3. The "Dying Giant" (The Rare Evolutionary Stage)

The last flagged star was an Oxygen-rich Asymptotic Giant Branch (AGB) star. This is a star in its final, dramatic death throes. It is incredibly red and dim in the visible light, making it very rare in the dataset.

  • The Metaphor: Imagine the photocopier is trained on thousands of photos of healthy, young adults. Then, it sees a photo of a very old, frail person. It tries to "fill in the gaps" based on what it knows about young people, but it fails miserably because the features are just too different.
  • The Result: This star is rare not because it's broken, but because it's in a short-lived, unique phase of life. The machine flagged it simply because it's an outlier in the crowd.

Why Does This Matter?

This paper shows that we don't need to know exactly what we are looking for to find it. We don't need to say, "Look for Carbon Stars!" or "Look for Glitches!"
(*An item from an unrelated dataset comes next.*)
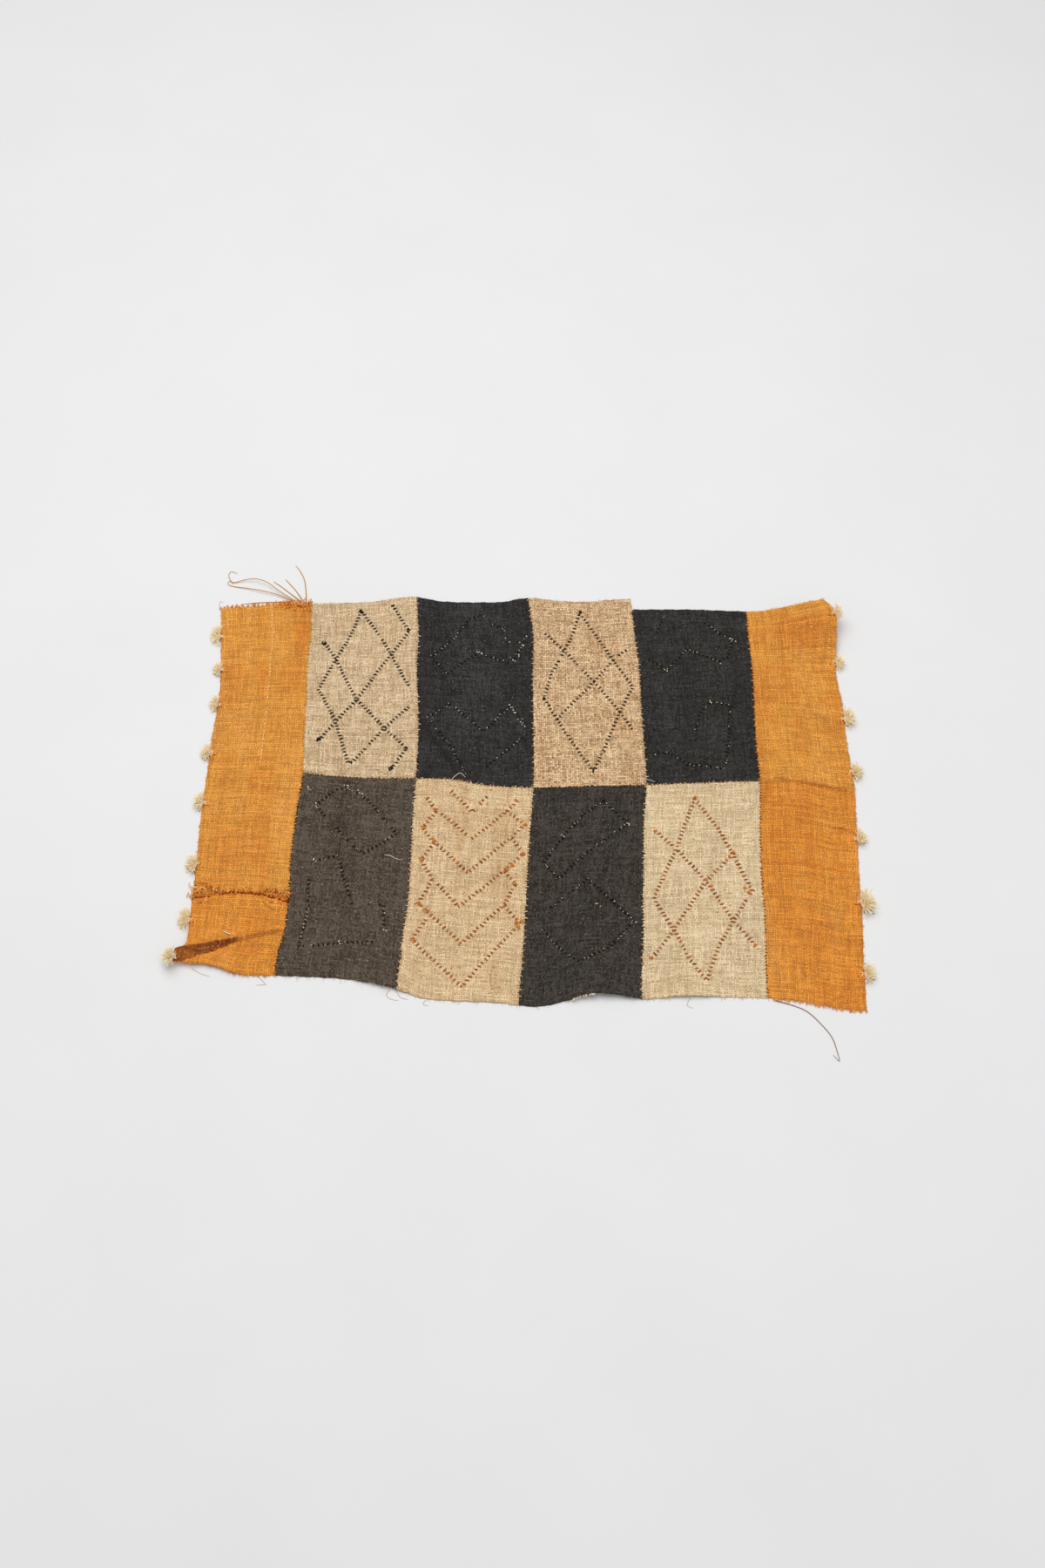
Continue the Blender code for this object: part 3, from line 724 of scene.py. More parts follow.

Instead, we can teach a computer what "normal" looks like, let it do the work of scanning millions of stars, and then just ask: "Which ones did you fail to copy?"

  • If the failure is due to a glitch, we can fix our data.
  • If the failure is due to a rare star, we've just discovered something new or confirmed a rare phenomenon.

It's like having a security guard who doesn't need a list of suspects. They just know what "normal" behavior looks like, and if someone acts strangely, they get flagged for a closer look. This is a powerful tool for the future of astronomy, helping us find the universe's most interesting secrets hidden in the noise.